Instructions to follow:
Return, unaltered, every line from the beginning of the material below up to and including the one with "press_rims(shelf_sheet, 0.0004, shelf_high.z".
============
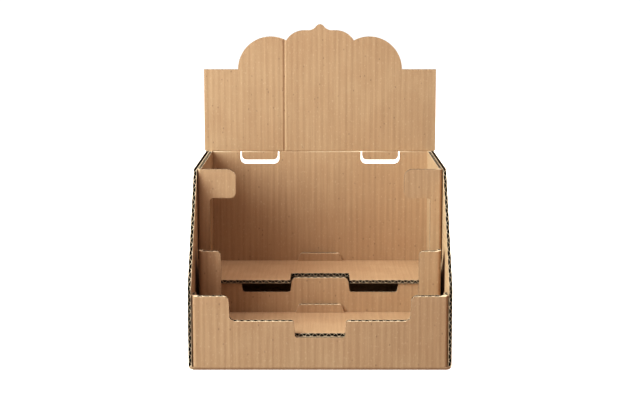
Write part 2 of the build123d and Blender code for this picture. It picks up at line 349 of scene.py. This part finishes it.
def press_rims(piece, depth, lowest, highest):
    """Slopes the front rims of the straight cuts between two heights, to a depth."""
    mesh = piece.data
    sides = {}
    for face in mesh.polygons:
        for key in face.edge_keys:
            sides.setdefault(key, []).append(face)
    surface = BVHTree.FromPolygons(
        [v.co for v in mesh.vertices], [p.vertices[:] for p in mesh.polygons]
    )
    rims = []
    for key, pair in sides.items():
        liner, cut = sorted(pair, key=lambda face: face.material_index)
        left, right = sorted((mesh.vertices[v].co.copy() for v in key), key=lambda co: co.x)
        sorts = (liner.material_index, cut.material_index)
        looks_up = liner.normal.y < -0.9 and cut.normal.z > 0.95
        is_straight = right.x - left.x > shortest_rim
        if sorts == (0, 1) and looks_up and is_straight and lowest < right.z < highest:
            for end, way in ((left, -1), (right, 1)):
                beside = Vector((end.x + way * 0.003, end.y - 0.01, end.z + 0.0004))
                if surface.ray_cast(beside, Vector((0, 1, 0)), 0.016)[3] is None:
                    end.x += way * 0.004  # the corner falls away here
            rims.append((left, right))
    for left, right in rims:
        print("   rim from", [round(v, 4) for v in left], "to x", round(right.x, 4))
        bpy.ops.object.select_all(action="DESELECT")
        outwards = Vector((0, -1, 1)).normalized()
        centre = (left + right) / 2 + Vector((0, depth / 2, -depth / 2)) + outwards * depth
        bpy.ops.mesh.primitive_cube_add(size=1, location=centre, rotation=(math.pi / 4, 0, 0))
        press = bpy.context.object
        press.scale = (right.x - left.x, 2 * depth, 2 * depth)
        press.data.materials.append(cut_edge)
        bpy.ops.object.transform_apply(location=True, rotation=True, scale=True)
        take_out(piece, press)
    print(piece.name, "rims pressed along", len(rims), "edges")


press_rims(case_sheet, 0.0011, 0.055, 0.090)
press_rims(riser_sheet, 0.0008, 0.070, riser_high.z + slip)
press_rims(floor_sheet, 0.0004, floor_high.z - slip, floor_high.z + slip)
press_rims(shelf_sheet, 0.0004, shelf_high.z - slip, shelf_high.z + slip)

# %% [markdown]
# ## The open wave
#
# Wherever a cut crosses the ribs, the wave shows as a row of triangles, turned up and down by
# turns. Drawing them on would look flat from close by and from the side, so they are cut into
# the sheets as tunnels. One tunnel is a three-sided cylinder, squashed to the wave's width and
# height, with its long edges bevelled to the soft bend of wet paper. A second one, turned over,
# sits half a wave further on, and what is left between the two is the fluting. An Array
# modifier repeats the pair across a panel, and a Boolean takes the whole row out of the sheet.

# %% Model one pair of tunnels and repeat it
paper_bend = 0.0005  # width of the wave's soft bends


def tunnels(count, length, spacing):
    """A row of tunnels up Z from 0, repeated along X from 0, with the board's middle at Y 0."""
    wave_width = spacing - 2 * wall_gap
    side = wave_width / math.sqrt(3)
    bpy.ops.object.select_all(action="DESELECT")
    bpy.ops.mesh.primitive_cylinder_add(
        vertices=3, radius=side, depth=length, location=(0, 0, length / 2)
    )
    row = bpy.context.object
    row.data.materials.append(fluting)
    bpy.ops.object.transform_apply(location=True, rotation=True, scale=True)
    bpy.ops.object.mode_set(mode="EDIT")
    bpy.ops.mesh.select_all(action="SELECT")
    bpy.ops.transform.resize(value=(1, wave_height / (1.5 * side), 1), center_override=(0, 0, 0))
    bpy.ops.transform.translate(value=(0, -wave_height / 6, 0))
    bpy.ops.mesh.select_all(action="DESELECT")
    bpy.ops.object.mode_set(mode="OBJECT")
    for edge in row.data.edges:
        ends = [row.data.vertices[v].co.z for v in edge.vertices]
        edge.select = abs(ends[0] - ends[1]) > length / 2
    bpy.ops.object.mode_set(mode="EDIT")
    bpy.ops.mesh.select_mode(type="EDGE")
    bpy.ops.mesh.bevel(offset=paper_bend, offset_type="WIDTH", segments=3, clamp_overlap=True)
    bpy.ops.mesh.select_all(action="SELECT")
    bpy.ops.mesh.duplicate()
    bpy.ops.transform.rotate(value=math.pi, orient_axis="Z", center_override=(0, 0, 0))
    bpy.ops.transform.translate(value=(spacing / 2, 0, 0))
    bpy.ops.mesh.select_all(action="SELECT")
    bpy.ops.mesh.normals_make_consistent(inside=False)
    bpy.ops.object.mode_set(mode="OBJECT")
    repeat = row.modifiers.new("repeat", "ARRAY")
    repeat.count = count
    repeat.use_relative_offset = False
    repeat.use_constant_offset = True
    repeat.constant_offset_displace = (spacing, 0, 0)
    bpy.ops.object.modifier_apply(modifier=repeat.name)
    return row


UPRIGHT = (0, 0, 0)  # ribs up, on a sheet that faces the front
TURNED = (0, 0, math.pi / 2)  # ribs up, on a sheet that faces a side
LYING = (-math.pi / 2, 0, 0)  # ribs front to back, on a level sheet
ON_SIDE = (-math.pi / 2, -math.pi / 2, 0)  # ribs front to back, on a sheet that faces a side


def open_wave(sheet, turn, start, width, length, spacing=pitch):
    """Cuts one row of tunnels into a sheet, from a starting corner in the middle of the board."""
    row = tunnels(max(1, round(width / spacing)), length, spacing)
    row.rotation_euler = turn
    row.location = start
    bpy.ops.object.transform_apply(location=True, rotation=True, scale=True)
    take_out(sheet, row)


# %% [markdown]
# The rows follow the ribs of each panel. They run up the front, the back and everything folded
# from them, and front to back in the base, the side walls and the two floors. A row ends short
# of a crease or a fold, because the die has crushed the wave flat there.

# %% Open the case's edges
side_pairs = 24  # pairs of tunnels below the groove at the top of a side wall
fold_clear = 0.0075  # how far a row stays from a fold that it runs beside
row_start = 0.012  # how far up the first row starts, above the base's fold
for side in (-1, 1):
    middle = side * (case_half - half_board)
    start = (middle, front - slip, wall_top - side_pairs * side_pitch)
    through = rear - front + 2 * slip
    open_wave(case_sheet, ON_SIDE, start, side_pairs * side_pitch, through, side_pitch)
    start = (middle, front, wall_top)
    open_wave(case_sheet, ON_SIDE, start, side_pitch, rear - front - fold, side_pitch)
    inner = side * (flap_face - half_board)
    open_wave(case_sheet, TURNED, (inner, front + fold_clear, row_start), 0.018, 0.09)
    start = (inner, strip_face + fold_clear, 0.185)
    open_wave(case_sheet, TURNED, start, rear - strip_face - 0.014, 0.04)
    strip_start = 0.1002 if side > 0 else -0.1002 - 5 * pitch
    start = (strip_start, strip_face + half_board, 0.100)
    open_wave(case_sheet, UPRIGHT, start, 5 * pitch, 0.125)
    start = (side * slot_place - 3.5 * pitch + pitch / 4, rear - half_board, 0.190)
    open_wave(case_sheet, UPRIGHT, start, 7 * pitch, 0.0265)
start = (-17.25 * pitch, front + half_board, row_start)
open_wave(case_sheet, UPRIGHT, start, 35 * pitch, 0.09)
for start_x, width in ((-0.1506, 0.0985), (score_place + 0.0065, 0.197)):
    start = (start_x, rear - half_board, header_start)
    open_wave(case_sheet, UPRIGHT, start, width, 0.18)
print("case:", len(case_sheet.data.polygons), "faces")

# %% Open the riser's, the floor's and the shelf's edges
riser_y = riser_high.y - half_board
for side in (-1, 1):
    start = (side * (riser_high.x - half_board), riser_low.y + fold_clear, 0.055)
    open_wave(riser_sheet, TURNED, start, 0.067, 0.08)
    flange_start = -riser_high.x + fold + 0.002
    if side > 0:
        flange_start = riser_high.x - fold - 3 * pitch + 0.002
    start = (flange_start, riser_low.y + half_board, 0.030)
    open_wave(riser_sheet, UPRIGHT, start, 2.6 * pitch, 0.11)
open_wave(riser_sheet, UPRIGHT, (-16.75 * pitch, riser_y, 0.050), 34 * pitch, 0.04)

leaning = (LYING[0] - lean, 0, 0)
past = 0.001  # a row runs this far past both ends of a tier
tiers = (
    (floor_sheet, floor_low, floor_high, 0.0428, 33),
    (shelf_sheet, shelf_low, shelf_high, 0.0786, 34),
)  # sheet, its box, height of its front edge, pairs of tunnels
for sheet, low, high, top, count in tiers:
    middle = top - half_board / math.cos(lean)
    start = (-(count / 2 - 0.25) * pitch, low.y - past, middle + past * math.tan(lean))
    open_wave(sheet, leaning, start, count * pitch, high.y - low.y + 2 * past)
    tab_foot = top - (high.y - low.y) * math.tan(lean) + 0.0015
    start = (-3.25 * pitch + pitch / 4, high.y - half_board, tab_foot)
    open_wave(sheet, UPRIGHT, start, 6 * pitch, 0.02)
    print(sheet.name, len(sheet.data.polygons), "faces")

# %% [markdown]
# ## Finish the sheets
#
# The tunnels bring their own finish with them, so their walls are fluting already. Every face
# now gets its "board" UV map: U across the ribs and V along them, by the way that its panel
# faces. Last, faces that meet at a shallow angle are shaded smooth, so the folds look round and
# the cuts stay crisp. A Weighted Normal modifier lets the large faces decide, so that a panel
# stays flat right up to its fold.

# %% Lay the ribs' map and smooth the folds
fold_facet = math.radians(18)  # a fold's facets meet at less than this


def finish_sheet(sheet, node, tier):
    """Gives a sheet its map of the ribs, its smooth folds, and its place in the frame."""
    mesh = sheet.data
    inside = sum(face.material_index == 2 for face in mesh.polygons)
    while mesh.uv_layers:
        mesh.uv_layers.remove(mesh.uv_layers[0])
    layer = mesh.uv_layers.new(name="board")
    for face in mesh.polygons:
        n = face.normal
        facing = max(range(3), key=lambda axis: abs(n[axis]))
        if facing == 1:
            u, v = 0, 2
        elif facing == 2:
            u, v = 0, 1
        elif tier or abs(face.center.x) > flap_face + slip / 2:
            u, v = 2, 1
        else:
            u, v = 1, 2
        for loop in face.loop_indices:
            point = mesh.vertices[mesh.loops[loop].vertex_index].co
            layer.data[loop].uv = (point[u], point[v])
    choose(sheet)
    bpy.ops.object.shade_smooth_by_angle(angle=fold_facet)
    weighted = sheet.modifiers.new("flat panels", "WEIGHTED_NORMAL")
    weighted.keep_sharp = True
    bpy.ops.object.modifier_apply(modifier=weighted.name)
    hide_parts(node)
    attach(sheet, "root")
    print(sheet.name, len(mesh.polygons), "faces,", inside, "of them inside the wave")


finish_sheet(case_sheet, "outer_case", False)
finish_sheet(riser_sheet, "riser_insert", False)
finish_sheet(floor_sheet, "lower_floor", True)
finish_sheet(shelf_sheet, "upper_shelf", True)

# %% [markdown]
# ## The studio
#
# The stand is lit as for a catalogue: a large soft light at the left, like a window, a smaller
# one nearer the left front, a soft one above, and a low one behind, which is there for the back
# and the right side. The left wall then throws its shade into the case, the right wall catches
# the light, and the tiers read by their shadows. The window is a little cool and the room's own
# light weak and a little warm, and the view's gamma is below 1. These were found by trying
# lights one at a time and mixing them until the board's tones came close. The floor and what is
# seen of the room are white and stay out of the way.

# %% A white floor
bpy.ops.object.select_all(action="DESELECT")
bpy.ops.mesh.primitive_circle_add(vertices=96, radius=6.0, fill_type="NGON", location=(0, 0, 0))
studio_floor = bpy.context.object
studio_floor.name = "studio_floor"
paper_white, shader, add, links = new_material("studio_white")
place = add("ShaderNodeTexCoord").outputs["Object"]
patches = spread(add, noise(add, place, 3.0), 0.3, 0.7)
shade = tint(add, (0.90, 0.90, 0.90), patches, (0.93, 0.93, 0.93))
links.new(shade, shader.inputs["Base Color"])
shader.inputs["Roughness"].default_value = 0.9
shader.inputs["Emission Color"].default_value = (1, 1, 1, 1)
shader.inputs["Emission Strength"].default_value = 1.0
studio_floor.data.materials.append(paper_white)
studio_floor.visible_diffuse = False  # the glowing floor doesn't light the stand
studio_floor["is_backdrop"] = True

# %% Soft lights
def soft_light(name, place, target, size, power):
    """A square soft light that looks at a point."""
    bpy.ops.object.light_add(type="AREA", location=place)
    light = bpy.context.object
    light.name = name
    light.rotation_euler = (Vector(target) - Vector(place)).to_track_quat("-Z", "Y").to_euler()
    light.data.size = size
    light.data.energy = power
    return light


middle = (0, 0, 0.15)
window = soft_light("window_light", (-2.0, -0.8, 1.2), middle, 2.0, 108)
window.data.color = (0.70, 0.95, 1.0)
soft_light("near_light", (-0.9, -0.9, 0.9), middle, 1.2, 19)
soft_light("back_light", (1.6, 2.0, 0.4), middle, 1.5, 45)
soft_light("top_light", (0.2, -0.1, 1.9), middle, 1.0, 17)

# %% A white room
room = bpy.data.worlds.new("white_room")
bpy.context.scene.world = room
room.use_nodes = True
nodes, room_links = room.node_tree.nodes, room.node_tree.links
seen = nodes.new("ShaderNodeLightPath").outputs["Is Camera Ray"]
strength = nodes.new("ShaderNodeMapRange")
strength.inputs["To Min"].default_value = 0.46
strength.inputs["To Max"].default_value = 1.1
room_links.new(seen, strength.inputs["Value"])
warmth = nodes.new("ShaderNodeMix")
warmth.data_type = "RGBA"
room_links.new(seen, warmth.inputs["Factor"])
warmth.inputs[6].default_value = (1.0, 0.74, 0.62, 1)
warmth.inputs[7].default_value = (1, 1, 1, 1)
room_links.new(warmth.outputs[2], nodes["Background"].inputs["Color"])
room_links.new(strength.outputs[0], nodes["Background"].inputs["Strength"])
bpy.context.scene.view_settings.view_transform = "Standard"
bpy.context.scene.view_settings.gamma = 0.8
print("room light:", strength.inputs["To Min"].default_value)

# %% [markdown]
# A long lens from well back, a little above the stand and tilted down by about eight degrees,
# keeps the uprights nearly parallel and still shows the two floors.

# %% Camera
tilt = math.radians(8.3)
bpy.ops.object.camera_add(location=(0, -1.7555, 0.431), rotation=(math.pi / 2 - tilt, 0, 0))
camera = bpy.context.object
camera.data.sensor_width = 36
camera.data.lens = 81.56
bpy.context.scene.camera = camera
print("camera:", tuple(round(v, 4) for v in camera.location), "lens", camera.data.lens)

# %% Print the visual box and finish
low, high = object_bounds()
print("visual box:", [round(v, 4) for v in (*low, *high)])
============
Task solution:
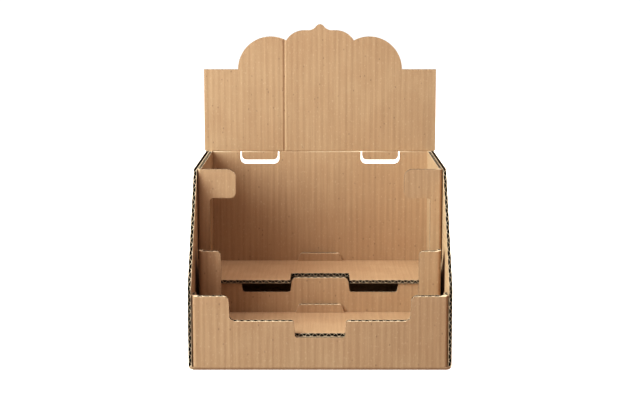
Write part 2 of the build123d and Blender code for this picture. It picks up at line 349 of scene.py. This part finishes it.
def press_rims(piece, depth, lowest, highest):
    """Slopes the front rims of the straight cuts between two heights, to a depth."""
    mesh = piece.data
    sides = {}
    for face in mesh.polygons:
        for key in face.edge_keys:
            sides.setdefault(key, []).append(face)
    surface = BVHTree.FromPolygons(
        [v.co for v in mesh.vertices], [p.vertices[:] for p in mesh.polygons]
    )
    rims = []
    for key, pair in sides.items():
        liner, cut = sorted(pair, key=lambda face: face.material_index)
        left, right = sorted((mesh.vertices[v].co.copy() for v in key), key=lambda co: co.x)
        sorts = (liner.material_index, cut.material_index)
        looks_up = liner.normal.y < -0.9 and cut.normal.z > 0.95
        is_straight = right.x - left.x > shortest_rim
        if sorts == (0, 1) and looks_up and is_straight and lowest < right.z < highest:
            for end, way in ((left, -1), (right, 1)):
                beside = Vector((end.x + way * 0.003, end.y - 0.01, end.z + 0.0004))
                if surface.ray_cast(beside, Vector((0, 1, 0)), 0.016)[3] is None:
                    end.x += way * 0.004  # the corner falls away here
            rims.append((left, right))
    for left, right in rims:
        print("   rim from", [round(v, 4) for v in left], "to x", round(right.x, 4))
        bpy.ops.object.select_all(action="DESELECT")
        outwards = Vector((0, -1, 1)).normalized()
        centre = (left + right) / 2 + Vector((0, depth / 2, -depth / 2)) + outwards * depth
        bpy.ops.mesh.primitive_cube_add(size=1, location=centre, rotation=(math.pi / 4, 0, 0))
        press = bpy.context.object
        press.scale = (right.x - left.x, 2 * depth, 2 * depth)
        press.data.materials.append(cut_edge)
        bpy.ops.object.transform_apply(location=True, rotation=True, scale=True)
        take_out(piece, press)
    print(piece.name, "rims pressed along", len(rims), "edges")


press_rims(case_sheet, 0.0011, 0.055, 0.090)
press_rims(riser_sheet, 0.0008, 0.070, riser_high.z + slip)
press_rims(floor_sheet, 0.0004, floor_high.z - slip, floor_high.z + slip)
press_rims(shelf_sheet, 0.0004, shelf_high.z - slip, shelf_high.z + slip)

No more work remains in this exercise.